Cort Guitars was founded in 1960 as a piano‑focussed business, but began making guitars (for other companies) in 1973. If you’ve owned a Squire, a G&L Tribute or an Ibanez, there’s a good chance you’ve had a Cort-built instrument.
The Cort marque first appeared on a headstock in the early ‘80s, and the company quickly established itself as a builder of affordable, quality instruments. In fact, their reputation for high-quality guitars at the right price has attracted boutique guitar builders looking to turn their designs into reality through limited production runs.
The quality of Cort instruments has also attracted some serious endorsers – most notably Matthew Bellamy, Jeff Berlin, and our very own Aussie‑kid‑made-good, Frank Gambale.
A confident Cort
Cort’s own logo now adorns an almost dizzying array of models covering a wide range of styles. From jazz boxes to fusion thinlines to metal shredders to classic rockers, all the way to alt and country (and alt-country) pickers. If you play any style of rock music, there’s a Cort electric guitar tailored to your needs.
Cort’s acoustic guitar models have a similar number of variants, including torrefied tops, figured timber bodies, parlour and auditorium models, OMs and dreadnoughts, and even their own version of a vintage jumbo, in sunburst, with a soundhole pickup and top-mount controls. They’re all very cool.
The review guitar at hand, however, is none of the above. This little gem is Cort’s travel guitar, called an Earth Mini OP. Why review a travel guitar, you ask? Well, for a start, it’s not built like most travel guitars, which are generally made to a price and not a standard. The Earth Mini has some features that are rarely found on travel guitars.
A dovetail neck and body joint gives the Earth Mini an incredibly stable feel. It doesn’t feel like the neck will come away with the first stiff breeze or halfway through your late night rendition of “Hotel California”. There’s a confidence about the Mini’s physicality.
Then there’s the kerfing. This is the strip of machined timber inside the body that supports the attachment of the top or back to the sides. Most travel guitars just don’t have this (check out a Baby Taylor), and without it, a normally insignificant bump can pop the back or top off the sides – an expensive repair (which involves installing kerfing).

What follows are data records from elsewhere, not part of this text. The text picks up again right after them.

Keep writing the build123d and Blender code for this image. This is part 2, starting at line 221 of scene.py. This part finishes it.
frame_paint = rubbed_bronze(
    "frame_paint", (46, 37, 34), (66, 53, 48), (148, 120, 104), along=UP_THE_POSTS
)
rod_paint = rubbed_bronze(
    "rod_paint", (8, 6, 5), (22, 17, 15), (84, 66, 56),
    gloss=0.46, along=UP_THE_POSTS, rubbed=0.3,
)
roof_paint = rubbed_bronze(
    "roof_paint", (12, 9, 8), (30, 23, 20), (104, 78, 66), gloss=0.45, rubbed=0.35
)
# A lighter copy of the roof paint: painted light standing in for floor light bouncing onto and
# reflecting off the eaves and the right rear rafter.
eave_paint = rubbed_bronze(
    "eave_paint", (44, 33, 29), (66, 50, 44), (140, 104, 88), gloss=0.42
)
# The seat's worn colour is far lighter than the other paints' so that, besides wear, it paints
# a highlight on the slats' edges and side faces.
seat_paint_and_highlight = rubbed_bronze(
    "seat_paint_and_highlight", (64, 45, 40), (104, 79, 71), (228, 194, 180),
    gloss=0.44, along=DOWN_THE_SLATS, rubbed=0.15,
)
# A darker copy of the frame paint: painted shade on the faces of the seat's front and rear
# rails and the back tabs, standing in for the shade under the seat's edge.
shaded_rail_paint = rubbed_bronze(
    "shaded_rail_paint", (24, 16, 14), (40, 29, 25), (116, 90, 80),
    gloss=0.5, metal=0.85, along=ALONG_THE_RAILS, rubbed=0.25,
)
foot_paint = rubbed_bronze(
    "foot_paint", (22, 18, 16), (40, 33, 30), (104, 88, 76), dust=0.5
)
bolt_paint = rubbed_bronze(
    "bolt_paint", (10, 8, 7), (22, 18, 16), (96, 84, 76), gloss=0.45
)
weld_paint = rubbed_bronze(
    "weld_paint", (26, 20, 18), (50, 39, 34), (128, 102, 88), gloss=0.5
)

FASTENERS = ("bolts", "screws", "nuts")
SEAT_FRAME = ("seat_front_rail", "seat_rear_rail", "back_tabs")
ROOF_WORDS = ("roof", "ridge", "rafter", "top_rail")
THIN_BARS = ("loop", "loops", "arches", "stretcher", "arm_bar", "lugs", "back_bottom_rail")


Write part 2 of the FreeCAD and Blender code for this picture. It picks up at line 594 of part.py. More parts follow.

The Mini’s three-quarter dreadnought body has a solid spruce top, with an X-brace like the big boys, and real mahogany for the back and sides – all properly and very tidily braced. The back and sides are laminated, and this is a good thing – it’s a travel guitar, so it’s going to get bumped, and solid wood doesn’t take the same punishment.
The neck is also real mahogany, fitted into a proper neck block – there’s also a tail block – and topped with a real rosewood fretboard. The mini has 19 nicely crowned and trimmed frets, a 43-millimetre nut width (Cort’s, and Martin’s, standard on their full-sized guitars), a compensated saddle in a rosewood bridge, and a set of enclosed machine heads – chrome, with rosewood-coloured mini-Grover-style buttons.
The Cort is now in session
The whole package has a satin finish, open‑pored on the mahogany back and sides for more resonance. There’s no binding – just a nicely turned back and soundboard edge – but the soundhole rosette has some finesse; a classy multi-layer ring with a deep read mother-of-plastic centre stripe. It’s a lovely touch.
Looking at Cort’s attention to detail, it’s amazing that, at this price, they took time to route the bridge along the pin holes to increase the string break over the saddle, adding a little extra tension to the 22.8-inch scale. They also took the time to add a maple-coloured heel cap. Nice.
Next, it’s entirely playable. In fact, it’s infectiously playable. The fretboard is super nice to play and it just doesn’t feel like an extra short scale – although that Eadd9 is a whole lot easier to grab. The neck shape is a very accommodating soft V. It’s in the body that you’ll notice its diminutive dimensions. It sits very comfortably under the arm and you feel every resonance.
Then there’s the sound: the Earth Mini is a lively guitar. It has a parlour guitar balance with a bit more bass. The bottom end is there, but it’s tight and focussed, like a 000, and it’s not thin and empty like so many small guitars.
The sound hole is smaller than on most parlour or travel guitars, which means, theoretically, that it’s not as loud as other guitars. But the thing is, it has heaps of volume, and the smaller sound hole simply releases it more slowly. It has a kind of natural sustain – a bloom that is really nice to hear from such a small guitar.
The bottom line
Here’s a guitar that is so easy to play and so easy to lug. It comes fitted with D’Addario EXP-16s, and even includes a gig bag.
It’s hard to imagine a better portable package... Well, except that Cort do the same guitar with an Adirondack top and a Fishman Sonitone preamp with – get this – a USB output for interfacing with your phone of choice: process it, monitor is, record it, send it out again from your phone to you Fishman Mini or the mixing desk.
As it stands, the Earth Mini OP is a well-built, lightweight, ‘take anywhere’ acoustic guitar that sounds way bigger than you’d ever expect it to. And for such a low price, it really is a no-brainer.